I have the integral $ \space \int_{-1}^1 \sqrt{1-x^2}\,dx $ and I found that it equals $ {1\over2} \arcsin x + x\sqrt{1-x^2}$
and when I placed in $ {1\over2} \arcsin{x} \space + \space x\sqrt{1-x^2} \space|_{-1}^{1} \space $ I got $ - \pi\over2$ and wolfram alpha says it's $ \pi \over 2$, where did I go wrong?
(Way I solved it):
$$ ={1\over2} \cdot {\pi\over 2} + 0 - ({1\over2} \cdot {3\pi\over2} + 0)$$
$$ = {\pi\over 4} \space - \space {3 \pi \over 4} = -{\pi\over 2}$$
Suppose you evaluate the integral $\displaystyle \int_{-1}^1 \sqrt{1-x^2\,} \,dx $ by starting with the substitution $x=\sin\theta.$ As $x$ goes from $-1$ to $1,$ what does $\theta$ do?

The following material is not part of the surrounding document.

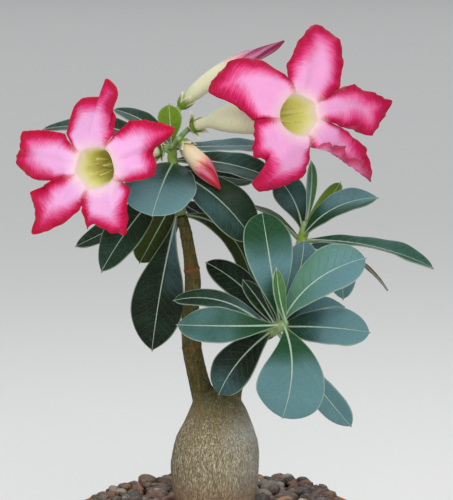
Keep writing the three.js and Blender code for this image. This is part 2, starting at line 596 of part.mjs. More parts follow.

It could go from $-\pi/2$ to $\pi/2,$ or from $3\pi/2$ to $\pi/2,$ but not from $\pi/2$ to $3\pi/2,$ since that would give you $\displaystyle \int^{-1}_1$ rather than $\displaystyle \int_{-1}^1.$
So you would need $\displaystyle \int_{3\pi/2}^{\pi/2},$ not $\displaystyle \int^{3\pi/2}_{\pi/2}$